Ulrich Schödlbauer: Homomaris oder die Geburt der Bilder [53]

Steht im ausgeführten Teil von Kafkas Naturtheater von Oklahoma die Rekrutierung des Personals im Zentrum, so in Mersmanns Zirkus (1986) die Rekrutierung der Landschaft. »Der Betrachter blickt in die Vorzustände einer landschaftlichen Bühne, keinesfalls in ein Theater.« Das ›eigentliche Stück‹ wird im einen wie im anderen Fall nicht gegeben, ohne dass sich sagen ließe, es falle aus; schon das wäre ein Datum zuviel, eine Gewissheit, die sich verbietet.

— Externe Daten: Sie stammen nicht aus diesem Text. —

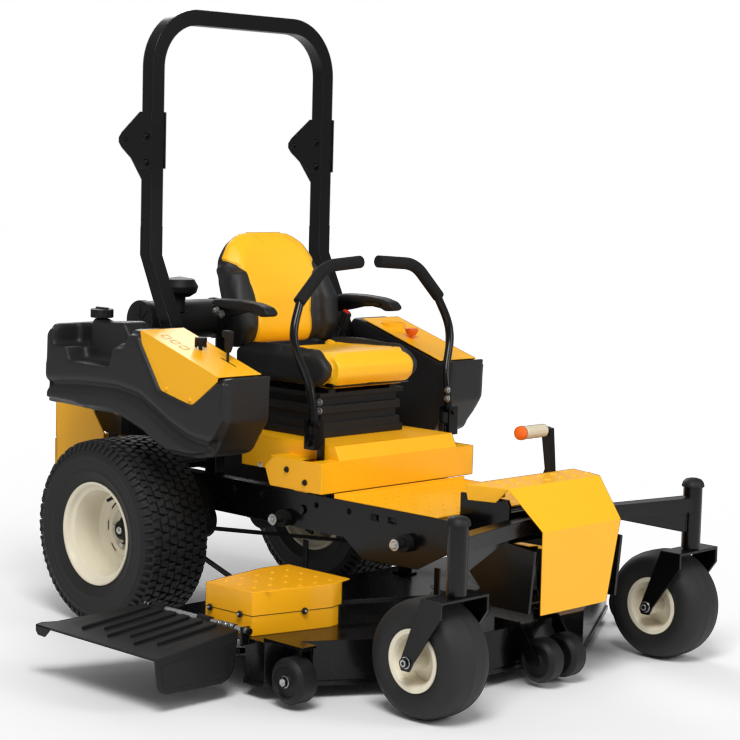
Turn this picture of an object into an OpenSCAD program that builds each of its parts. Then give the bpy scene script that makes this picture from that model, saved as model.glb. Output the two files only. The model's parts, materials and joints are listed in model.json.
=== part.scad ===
// Zero-turn riding lawn mower with a folding roll-over bar.
// X runs forward, Y to the operator's left, Z up. Millimetres.
// Pieces are laid out from the rear axle line at x = 0, y = 0 on the ground,
// and place() then moves the whole machine so that its origin is the centre of its footprint.

/* [Wheels] */
// Distance from the rear axle to the caster king pins
kingpin_x = 1490; // [1440:5:1600]
// Distance of each king pin from the centre line
kingpin_y = 530; // [520:5:560]
// Radius of a rear tyre
rear_r = 298; // [285:1:305]
// Width of a rear tyre
rear_w = 250; // [230:5:255]
// Distance of a rear tyre's middle from the centre line
rear_y = 473; // [470:1:490]
// Radius of the bead seat of a rear rim
rear_rim_r = 152; // [140:1:160]
// Radius of a caster tyre
caster_r = 165; // [150:1:166]
// Width of a caster tyre
caster_w = 160; // [130:5:170]
// Distance a caster's axle lies behind its king pin
caster_trail = 88; // [75:1:92]

/* [Frame] */
// Distance of a side rail's outer face from the centre line
rail_y = 289; // [280:1:300]
// Height of the rails' top
rail_top = 487; // [482:1:492]
// Depth of the rails
rail_h = 110; // [90:5:115]
// Thickness of the frame plates
plate_t = 6; // [4:0.5:8]
// Width of the rails' flanges
flange_w = 40; // [30:5:50]
// Height of the roll-over bar's top
rops_top = 1960; // [1850:10:2050]
// Width of the square roll-over tube
rops_tube = 50; // [45:1:52]
// Wall of the roll-over tube
rops_wall = 5; // [3:0.5:8]
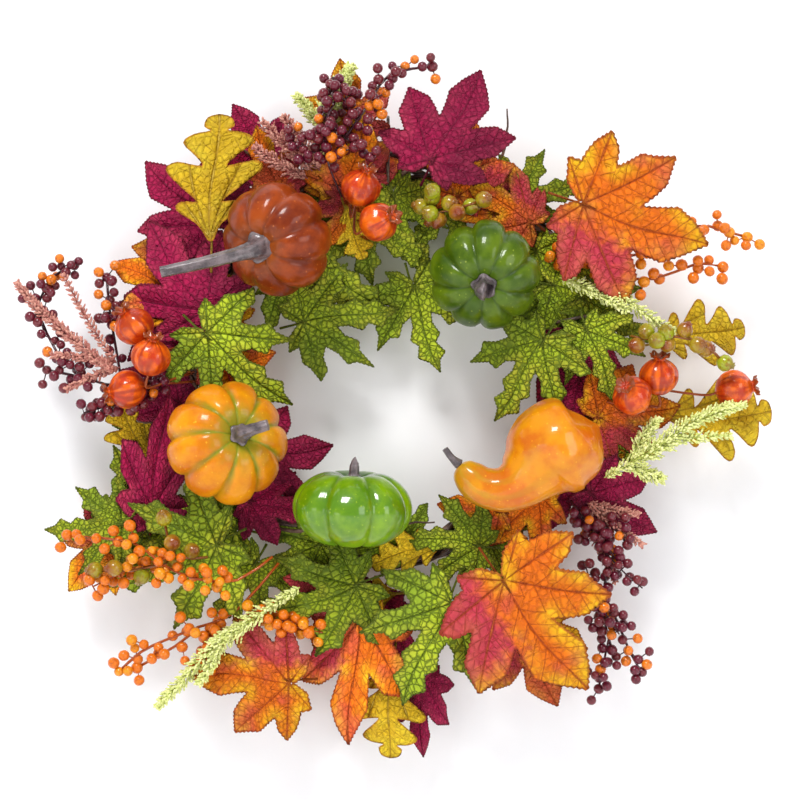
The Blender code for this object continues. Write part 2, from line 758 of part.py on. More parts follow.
def branch_berries(count, route, radius):
    """Berries set on a branch turn by turn, each pressed into it, and one on its end."""
    path = [Vector(p) for p in eased([tuple(spot(place)) for place in route], 8)]
    first = len(path) // 4
    berries = [ball_mesh(path[-1], radius)]
    for i in range(count - 1):
        at = first + round((len(path) - 1 - first) * i / (count - 0.4))
        ahead = (path[min(at + 1, len(path) - 1)] - path[at - 1]).normalized()
        side = ahead.cross(FORWARD).normalized()
        swing = Matrix.Rotation(math.radians(140.0 * i + 20.0), 3, ahead)
        berries.append(ball_mesh(path[at] + swing @ side * radius * 0.9, radius))
    return berries


def add_sprays(table):
    for name, (slot, radius, branches) in table.items():
        stems = [tube_mesh(route_rows(route, STEM_RADIUS), resolution=0) for _, route in branches]
        berries = []
        for count, route in branches:
            berries += branch_berries(count, route, radius)
        lay(name, united(stems, [joined(berries)]), spot(branches[0][1][0]), slot)


def add_seed_sprays():
    for name, (slot, route) in SEED_SPRAYS.items():
        rows = [(*spot(place), radius * MM) for place, radius in route]
        lay(name, tube_mesh(eased(rows, 3)), spot(route[0][0]), slot)


def main():
    clear_scene()
    add_ring()
    add_tie_wires()
    add_hanging_loop()
    add_leaves(BACK_LEAVES)
    add_leaves(MIDDLE_LEAVES)
    add_sprays(SPRAYS)
    add_pumpkins()
    add_crookneck()
    add_leaves(FRONT_LEAVES)
    add_pod_picks()
    add_seed_sprays()
    add_sprays(FRONT_SPRAYS)


main()
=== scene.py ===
"""Harvest door wreath: leaves, gourds, pods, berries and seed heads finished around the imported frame.

Metres, +Z up, and the door behind at +Y. A place on the wreath is given round the ring: an angle from +X,
a distance out from the ring's centre line and a distance forward of the ring's middle plane.
"""

import json
import math
from typing import NamedTuple

import bmesh
import bpy
import numpy as np
from bpy.props import FloatProperty, FloatVectorProperty, IntProperty, PointerProperty
from mathutils import Matrix, Vector, noise


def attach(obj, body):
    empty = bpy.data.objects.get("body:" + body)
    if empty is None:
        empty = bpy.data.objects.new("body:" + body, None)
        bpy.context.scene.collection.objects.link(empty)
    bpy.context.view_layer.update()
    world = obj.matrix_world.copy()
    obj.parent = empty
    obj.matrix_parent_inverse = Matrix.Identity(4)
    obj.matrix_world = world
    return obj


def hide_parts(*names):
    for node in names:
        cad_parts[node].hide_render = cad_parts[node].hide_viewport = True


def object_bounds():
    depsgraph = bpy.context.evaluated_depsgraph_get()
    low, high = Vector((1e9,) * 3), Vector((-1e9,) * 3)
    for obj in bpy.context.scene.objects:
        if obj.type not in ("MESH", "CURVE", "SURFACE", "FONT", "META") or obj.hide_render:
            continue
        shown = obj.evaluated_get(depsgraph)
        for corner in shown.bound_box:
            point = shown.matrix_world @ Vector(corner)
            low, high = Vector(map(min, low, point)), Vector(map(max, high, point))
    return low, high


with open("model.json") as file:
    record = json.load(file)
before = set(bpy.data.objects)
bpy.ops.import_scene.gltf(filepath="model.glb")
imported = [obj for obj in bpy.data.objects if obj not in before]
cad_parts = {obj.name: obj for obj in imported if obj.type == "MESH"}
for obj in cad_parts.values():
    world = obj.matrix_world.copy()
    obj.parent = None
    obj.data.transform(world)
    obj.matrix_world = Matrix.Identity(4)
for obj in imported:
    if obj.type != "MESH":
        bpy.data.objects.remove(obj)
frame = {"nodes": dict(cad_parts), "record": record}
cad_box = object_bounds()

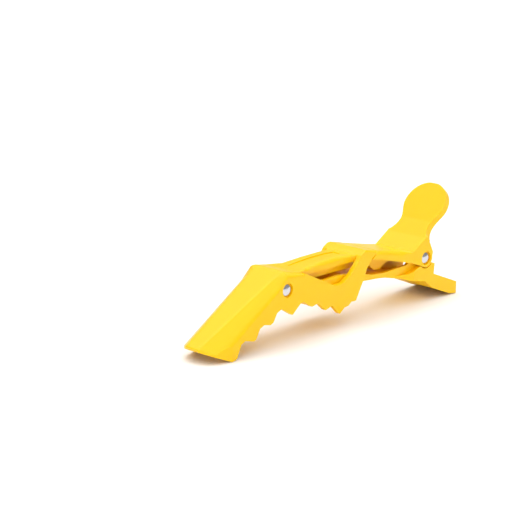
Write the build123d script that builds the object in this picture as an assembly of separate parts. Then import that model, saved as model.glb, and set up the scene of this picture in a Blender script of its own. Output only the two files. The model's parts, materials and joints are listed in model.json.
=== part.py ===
from build123d import *
import os
from math import cos, radians, sin

# A double-hinged sectioning clip. X runs along the clip with the nose at -X and the handles at +X,
# Y is across it, and Z is up. The clip stands on its two front fangs and the end of the lower handle.
# Outlines are given as (x, z) from the point where the fangs touch the ground; the whole clip is
# moved along X at the end, so that the origin is under the middle of its length.

# ---- driving dimensions, mm ----
width = 16.0
half = width / 2
wall = 1.5
side_gap = 0.4
nose_end_x = -10.24
handle_end_x = 103.4
length_shift = -(nose_end_x + handle_end_x) / 2

front_pin_x, front_pin_z = 22.3, 17.1
rear_pin_x, rear_pin_z = 87.0, 14.8
pin_radius = 1.25
pin_clearance = 0.05
head_radius = 1.8
head_recess_radius = 2.2
head_depth = 0.75
head_rim = 0.3

eye_radius = 2.8
snout_boss_radius = 3.1
snout_boss_inner = 5.4
arm_half = 3.6
eye_half = 5.0
deck_edge_radius = 1.5
groove_half = 1.6
rail_outer = half - wall - side_gap
rail_inner = rail_outer - 1.5
tip_half = 3.6

lug_inner = 6.6
lug_radius = 3.0
ear_outer = rail_outer
ear_inner = 5.0
ear_radius = 3.2
ear_relief_radius = 3.4

lip_x, lip_z = -10.4, 4.6
crest_x, crest_z = 22.2, 22.7
shelf_x, shelf_z = 29.6, 20.95
crest_radius = 3.0
crease = 0.5
tooth_radius = 0.55
panel_slope = (crest_z - lip_z) / (crest_x - lip_x)
panel_rake = (1 + panel_slope ** 2) ** 0.5

rib_count = 5
rib_pitch = 1.8
rib_drop = 0.74

paddle_radius = half
paddle_thickness = 2.4
paddle_angle = 50.0
paddle_centre_x, paddle_centre_z = 94.9, 30.2
neck_half = 6.1
neck_end = 11.6

wire_radius = 0.45
coil_radius = 2.15
coil_pitch = 1.15
upper_leg_angle = 40.0
lower_leg_angle = -27.0
leg_length = 11.0
whole_turns = 5


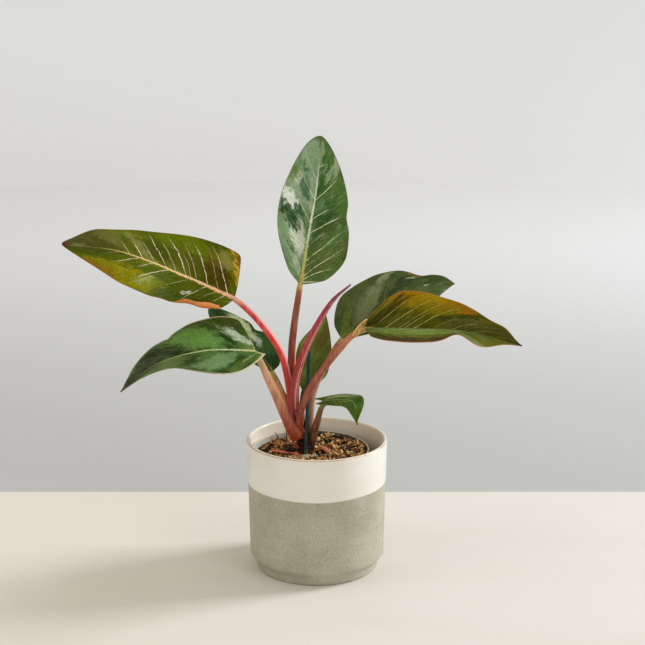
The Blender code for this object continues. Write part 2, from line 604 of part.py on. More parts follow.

Der Maler, der sich einst in den Trümmern Chiricos bewegte, um hier und da einen Fund zu tätigen, lässt Manna regnen. Heraus kommt das künstliche, vielleicht auch nur scheinbare Durcheinander einer Kunst, die auf sich warten lässt, die noch übt, eine, die noch nicht ganz bei sich selbst ist. Was entstünde, wenn sie ganz bei sich selbst wäre, wenn sie ihre Figuren ›könnte‹, wie Rilke das nannte, bleibt ungewiss, es bleibt ausgeblendet. Die filmische Metapher bietet den Vorteil, die verschwiegene Leerstelle zu bezeichnen, ohne den Vorgang zu werten. Die Szene kennt keinen fruchtbaren Moment, kein sinnvoll arragiertes Geschehen, bei dem aus den Proben das Stück hervortritt wie die Göttin aus der immerwährenden Brandung. Dieses Stück wird nicht gegeben. Mehr als jeder Theatergast kommt die Landschaft im Bild als Zuschauer in Betracht: die ›Scene‹ ist offen in alle Richtungen. Das schließt die Zeit ein, die vergeht, ohne zu vergehen. Es schließt die Abwesenheit eines menschlichen Personals ein, das ausgespart bleibt, nicht ausgeblendet. Währenddessen beherrschen ein indischer Gott und ein Tanzbär die Szene. Auch sie proben, sie sind gemalt, um zu üben, damit, um es etwas barock zu formulieren, Übung sei, um den freundlichen Übergang von einer Erwartung zur nächsten nicht zu unterbrechen. Jedenfalls stellt es sich so dar, wenn man der Leseanweisung des Malers folgt. Das ist nicht zwingend. Derselbe Maler schreibt: »Das wahre Bild wird gebacken und nicht geschrieben.« Das ›gebackene‹ Bild lässt den Betrachter etwas sehen, was der Text verschweigt und was der etwas ältere Begriff des Tohuwabohus umschreibt. Gott‑ wie Tierfigur entsteigen einem ursprünglichen Durcheinander, in das kein anderes Licht dringt als das vergoldende Licht des Theaters oder die fahle Helle des Tages, der nicht gemeint ist.